The strategic move positions Qatar Airways, one of the world’s most financially robust carriers, to strengthen its international network by partnering with Australia’s second-largest carrier, which dominates domestic routes. Under the terms of the investment, current shareholders—including Bain Capital, Virgin Group, and the Queensland Investment Corporation—will retain their existing stakes in Virgin Australia, ensuring continuity in ownership while adding Qatar’s expertise and financial strength to the mix.

Virgin Australia Chief Jayne Hrdlicka welcomed the regulatory approval and heralded it as the start of a “new era for the airline.” “Qatar Airways’ investment is a huge vote of confidence in our business and Australian aviation more broadly. It sets us up for long-term success and adds fuel to our bold transformation agenda,” she stated. This infusion of capital and strategic partnership is seen as a pivotal step for Virgin Australia, which has been working to reestablish its brand and expand its network after previous challenges.

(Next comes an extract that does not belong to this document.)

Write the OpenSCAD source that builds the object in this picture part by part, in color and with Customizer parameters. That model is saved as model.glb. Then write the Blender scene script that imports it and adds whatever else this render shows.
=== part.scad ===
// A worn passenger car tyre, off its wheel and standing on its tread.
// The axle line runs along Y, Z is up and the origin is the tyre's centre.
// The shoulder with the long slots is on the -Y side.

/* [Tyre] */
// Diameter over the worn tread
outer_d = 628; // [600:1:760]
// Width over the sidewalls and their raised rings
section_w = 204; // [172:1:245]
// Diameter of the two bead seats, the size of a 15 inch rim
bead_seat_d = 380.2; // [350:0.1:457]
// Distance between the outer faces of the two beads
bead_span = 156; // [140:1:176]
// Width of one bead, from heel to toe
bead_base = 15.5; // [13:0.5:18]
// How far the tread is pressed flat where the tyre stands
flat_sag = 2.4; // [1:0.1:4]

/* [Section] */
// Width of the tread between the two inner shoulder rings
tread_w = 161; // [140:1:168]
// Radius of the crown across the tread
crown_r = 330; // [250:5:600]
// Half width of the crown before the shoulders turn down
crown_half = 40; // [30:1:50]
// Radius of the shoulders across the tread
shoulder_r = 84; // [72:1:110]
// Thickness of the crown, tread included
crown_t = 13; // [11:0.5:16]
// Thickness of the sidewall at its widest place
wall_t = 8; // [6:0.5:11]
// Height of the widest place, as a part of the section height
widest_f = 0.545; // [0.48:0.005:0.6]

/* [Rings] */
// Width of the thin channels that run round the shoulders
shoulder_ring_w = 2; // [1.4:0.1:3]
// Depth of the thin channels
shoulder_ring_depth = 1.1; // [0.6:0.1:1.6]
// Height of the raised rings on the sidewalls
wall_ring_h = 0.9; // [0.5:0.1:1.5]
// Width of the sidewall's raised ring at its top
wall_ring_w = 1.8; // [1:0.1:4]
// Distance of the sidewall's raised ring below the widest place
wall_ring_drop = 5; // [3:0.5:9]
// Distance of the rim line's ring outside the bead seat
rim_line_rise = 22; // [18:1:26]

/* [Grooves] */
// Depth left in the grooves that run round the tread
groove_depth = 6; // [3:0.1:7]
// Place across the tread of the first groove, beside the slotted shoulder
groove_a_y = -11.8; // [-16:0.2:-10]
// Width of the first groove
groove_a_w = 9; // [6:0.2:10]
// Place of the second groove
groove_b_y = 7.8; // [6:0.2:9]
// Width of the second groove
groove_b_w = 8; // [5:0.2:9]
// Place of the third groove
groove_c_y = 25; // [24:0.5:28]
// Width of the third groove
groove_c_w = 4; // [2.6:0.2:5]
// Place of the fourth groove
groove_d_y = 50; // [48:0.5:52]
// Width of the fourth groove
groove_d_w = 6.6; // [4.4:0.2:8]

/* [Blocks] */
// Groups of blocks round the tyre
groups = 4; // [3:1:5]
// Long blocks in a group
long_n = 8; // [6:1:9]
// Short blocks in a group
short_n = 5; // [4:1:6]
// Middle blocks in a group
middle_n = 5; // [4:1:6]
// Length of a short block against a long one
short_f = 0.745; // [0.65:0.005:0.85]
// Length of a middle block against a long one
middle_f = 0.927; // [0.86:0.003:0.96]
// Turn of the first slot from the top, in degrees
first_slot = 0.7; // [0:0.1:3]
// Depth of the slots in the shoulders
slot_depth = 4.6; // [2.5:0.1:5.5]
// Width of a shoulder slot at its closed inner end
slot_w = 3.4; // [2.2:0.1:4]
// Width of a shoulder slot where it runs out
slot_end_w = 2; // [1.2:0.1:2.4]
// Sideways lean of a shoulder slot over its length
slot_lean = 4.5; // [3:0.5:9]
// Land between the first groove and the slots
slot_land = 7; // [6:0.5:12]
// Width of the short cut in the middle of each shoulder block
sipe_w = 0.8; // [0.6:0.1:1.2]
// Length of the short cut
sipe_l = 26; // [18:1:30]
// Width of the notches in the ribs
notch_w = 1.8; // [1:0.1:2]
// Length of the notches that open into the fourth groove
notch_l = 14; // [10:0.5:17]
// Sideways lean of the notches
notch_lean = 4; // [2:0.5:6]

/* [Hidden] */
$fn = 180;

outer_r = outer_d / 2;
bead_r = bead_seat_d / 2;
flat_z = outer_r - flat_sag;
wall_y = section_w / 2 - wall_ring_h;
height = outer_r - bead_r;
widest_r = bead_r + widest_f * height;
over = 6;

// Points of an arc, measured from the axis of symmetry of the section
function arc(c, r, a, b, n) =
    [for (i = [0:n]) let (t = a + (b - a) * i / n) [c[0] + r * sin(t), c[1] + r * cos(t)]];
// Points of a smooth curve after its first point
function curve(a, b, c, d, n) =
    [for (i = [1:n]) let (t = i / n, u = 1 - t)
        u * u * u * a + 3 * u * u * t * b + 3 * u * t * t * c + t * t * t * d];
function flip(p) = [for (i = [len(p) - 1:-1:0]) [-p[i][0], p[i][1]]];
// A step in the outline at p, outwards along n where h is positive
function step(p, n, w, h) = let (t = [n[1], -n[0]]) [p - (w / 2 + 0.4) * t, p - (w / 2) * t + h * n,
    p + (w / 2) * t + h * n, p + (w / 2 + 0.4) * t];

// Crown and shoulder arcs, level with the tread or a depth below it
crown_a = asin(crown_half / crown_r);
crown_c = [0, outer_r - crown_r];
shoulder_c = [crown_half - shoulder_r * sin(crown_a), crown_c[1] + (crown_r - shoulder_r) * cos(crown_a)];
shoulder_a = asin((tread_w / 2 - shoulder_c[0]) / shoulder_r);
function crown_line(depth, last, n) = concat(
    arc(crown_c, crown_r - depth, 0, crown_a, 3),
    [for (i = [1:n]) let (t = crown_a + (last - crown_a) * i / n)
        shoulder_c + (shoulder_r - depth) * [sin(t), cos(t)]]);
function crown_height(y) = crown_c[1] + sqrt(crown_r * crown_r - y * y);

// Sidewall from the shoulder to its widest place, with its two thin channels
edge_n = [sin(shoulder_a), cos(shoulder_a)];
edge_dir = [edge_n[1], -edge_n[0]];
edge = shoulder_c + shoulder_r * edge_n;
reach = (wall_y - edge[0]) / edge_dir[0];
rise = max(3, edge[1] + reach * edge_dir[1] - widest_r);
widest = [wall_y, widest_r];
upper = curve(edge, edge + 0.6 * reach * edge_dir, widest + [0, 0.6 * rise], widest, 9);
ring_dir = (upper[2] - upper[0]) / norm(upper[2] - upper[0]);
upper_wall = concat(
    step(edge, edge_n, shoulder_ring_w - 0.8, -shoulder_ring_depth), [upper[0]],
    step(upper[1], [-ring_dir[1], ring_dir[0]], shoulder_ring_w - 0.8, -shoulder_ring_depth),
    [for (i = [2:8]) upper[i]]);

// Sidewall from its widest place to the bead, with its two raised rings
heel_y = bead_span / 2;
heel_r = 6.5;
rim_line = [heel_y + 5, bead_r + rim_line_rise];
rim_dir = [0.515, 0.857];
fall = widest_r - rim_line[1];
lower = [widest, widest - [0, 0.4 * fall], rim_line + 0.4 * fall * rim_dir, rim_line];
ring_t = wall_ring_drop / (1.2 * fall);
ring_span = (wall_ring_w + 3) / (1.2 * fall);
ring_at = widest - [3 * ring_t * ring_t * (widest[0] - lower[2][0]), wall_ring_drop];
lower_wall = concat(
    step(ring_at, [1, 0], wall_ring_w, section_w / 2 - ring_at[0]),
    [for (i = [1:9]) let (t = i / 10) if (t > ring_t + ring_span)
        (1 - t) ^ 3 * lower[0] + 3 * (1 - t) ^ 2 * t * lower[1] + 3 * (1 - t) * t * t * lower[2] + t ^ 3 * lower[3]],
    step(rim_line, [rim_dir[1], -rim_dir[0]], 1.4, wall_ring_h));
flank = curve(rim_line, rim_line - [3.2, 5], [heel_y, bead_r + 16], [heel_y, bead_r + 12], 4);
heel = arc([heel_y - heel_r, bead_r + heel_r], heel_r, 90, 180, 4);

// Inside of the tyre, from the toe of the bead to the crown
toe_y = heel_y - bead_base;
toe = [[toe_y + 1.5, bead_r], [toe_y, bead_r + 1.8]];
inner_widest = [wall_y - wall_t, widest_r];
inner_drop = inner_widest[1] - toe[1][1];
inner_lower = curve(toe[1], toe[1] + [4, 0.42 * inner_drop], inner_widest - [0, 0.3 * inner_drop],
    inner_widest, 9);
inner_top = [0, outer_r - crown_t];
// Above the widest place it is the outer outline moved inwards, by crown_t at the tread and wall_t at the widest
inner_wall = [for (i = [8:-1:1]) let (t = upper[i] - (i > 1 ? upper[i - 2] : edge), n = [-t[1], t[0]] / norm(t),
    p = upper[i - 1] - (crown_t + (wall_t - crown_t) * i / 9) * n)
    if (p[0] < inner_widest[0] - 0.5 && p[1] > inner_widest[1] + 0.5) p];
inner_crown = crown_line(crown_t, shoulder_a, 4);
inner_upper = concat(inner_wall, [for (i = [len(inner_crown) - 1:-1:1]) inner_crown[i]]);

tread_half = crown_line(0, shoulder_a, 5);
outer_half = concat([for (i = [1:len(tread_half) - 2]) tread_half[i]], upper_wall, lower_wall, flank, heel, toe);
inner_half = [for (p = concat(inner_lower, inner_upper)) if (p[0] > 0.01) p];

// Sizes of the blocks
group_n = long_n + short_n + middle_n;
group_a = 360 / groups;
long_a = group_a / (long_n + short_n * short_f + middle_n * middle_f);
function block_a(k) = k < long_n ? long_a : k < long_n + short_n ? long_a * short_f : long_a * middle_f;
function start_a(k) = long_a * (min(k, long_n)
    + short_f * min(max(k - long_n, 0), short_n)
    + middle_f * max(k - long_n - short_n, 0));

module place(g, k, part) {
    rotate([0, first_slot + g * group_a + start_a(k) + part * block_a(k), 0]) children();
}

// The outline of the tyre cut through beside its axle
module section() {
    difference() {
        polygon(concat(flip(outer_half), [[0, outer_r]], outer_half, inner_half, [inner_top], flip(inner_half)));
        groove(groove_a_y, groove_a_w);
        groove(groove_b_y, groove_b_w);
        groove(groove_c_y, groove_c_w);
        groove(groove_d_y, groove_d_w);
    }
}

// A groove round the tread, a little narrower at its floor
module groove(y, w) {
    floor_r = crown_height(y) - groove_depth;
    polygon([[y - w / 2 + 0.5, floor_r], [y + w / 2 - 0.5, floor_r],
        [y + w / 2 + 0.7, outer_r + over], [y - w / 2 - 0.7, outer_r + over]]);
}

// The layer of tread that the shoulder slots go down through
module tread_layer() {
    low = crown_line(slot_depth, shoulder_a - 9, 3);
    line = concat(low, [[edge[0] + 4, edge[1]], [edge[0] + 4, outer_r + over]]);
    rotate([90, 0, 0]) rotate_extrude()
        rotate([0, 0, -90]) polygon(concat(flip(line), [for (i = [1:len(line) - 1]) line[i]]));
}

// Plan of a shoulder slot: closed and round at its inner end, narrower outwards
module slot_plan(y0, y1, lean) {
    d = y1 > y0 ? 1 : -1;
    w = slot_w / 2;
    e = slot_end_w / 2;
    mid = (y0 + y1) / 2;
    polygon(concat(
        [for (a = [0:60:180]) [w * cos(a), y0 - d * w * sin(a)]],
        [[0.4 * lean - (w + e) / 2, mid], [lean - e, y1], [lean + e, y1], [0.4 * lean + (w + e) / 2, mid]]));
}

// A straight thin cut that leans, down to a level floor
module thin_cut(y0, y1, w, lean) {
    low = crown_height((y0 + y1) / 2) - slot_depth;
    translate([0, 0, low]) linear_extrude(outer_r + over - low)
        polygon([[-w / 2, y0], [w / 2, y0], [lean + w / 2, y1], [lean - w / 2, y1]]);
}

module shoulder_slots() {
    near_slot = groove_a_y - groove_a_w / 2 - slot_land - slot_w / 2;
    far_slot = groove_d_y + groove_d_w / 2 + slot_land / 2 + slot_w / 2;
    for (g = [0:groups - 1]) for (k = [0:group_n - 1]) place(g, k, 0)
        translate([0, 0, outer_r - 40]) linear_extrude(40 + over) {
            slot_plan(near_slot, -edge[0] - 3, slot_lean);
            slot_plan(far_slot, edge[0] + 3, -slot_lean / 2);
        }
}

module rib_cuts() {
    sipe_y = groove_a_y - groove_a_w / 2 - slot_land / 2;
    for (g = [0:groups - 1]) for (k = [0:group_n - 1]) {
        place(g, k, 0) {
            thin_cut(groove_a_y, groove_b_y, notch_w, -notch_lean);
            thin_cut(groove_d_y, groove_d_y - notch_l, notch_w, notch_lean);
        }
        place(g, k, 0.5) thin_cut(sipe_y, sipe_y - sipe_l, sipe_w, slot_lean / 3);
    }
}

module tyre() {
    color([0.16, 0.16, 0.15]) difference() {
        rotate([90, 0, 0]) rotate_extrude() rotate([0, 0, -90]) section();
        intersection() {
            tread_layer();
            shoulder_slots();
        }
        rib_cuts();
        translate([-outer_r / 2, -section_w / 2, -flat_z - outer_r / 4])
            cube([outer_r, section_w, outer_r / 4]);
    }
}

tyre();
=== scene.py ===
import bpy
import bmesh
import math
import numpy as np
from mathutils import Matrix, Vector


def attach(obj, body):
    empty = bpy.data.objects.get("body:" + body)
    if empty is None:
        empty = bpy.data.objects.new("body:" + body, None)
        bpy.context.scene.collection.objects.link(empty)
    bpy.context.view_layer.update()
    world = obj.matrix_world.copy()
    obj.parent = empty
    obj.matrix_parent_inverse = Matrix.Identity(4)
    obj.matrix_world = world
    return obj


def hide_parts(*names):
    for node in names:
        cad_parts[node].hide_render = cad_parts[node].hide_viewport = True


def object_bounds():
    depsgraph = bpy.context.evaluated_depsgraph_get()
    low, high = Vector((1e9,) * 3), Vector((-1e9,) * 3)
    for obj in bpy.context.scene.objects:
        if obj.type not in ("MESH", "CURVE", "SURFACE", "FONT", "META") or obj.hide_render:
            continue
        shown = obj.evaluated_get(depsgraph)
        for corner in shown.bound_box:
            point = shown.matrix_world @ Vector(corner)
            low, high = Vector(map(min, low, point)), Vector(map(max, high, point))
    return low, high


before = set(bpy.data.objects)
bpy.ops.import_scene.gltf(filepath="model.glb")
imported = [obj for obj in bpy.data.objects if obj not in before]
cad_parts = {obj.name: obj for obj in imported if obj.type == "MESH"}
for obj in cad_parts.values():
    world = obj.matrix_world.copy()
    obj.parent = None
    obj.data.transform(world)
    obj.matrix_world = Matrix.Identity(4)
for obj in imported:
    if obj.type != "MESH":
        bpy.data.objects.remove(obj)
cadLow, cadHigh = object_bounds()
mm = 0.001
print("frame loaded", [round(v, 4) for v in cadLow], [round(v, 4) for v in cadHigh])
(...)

One of the most significant aspects of the deal is the anticipated revival of Virgin Australia’s long-haul international services. In a major strategic shift, the two carriers have already inked a codeshare agreement on flights connecting Doha in Qatar with key Australian cities. Subject to final approval from the International Air Services Commission (IASC), Virgin Australia is set to resume long-haul services on routes from Sydney, Brisbane, and Perth to Doha, with additional flights from Melbourne to Doha slated for late 2025. All these flights will be operated using widebody Boeing 777-300ER aircraft wet-leased from Qatar Airways—a type once operated by Virgin Australia on routes between the Australian East Coast and the United States before the airline went into administration.

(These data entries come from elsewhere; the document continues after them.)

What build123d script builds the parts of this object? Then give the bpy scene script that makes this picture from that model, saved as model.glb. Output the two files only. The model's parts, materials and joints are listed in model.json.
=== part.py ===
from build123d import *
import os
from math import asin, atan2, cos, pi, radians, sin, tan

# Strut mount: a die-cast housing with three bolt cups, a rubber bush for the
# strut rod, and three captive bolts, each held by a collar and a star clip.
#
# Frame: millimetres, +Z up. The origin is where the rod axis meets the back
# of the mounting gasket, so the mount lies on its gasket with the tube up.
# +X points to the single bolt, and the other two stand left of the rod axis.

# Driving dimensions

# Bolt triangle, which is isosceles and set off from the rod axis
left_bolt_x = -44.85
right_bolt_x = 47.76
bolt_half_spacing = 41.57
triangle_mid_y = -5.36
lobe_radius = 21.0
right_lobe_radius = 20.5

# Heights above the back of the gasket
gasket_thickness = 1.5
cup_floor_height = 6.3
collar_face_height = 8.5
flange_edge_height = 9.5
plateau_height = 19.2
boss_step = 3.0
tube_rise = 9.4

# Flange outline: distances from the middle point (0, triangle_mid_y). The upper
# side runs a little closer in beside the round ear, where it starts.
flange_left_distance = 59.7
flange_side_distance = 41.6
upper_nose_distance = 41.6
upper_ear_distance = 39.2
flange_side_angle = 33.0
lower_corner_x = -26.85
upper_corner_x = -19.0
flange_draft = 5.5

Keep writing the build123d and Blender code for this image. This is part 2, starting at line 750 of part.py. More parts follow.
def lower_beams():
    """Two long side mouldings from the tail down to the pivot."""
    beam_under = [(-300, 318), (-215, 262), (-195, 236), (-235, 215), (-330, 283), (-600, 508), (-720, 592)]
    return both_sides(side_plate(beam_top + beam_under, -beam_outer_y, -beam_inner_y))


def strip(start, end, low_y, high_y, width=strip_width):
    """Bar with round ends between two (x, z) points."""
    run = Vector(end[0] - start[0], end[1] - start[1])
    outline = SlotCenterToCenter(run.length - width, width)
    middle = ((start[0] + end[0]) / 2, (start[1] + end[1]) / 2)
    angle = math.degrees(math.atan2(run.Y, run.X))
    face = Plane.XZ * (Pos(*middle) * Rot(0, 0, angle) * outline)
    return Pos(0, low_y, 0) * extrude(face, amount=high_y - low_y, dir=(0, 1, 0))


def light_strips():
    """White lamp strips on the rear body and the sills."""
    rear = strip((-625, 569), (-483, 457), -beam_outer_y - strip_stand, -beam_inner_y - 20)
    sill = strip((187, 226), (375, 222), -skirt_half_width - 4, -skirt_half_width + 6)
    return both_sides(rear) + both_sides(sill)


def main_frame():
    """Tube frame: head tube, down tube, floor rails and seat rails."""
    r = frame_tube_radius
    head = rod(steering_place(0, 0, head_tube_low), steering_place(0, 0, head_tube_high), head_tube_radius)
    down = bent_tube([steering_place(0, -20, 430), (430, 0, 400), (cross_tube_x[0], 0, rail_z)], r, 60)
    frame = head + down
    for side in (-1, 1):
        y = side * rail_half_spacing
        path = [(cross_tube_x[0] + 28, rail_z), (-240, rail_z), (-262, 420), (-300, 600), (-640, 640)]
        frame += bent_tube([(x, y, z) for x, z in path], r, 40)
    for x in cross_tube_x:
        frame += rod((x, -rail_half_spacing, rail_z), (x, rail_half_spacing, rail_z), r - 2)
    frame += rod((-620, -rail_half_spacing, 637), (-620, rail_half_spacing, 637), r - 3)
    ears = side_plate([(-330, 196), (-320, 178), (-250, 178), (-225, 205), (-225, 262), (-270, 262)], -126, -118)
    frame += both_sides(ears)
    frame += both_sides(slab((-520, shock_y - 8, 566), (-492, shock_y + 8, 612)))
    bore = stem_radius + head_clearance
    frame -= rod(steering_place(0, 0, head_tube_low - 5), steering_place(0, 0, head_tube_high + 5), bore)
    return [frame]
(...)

The pairing of Qatar Airways and Virgin Australia is expected to intensify competition on international routes from Australia. Industry analysts predict that the increased capacity and enhanced connectivity will drive down international airfare, benefiting travelers and stimulating broader economic growth. In fact, the new international codeshare services could generate an estimated AUS$3 billion (approximately $3.3 billion) in economic value for the Australian tourism sector between 2025 and 2030.

Moreover, the partnership brings additional opportunities for staff development. Virgin Australia employees will be among the first to benefit from secondment opportunities to Qatar Airways, following extensive consultations with unions and crew communities. This initiative is expected to create promotional pathways and further boost employee morale as the airline embarks on its transformation.

Qatar Airways first announced its intention to acquire the 25% stake in Virgin Australia back in October 2024, promising that the deal would provide Virgin Australia with “access to the critical scale and expertise of a world-leading global airline.” With final regulatory approvals now in sight, the strategic investment is set to reshape Virgin Australia’s future and bolster Australia’s connectivity with the Middle East and beyond.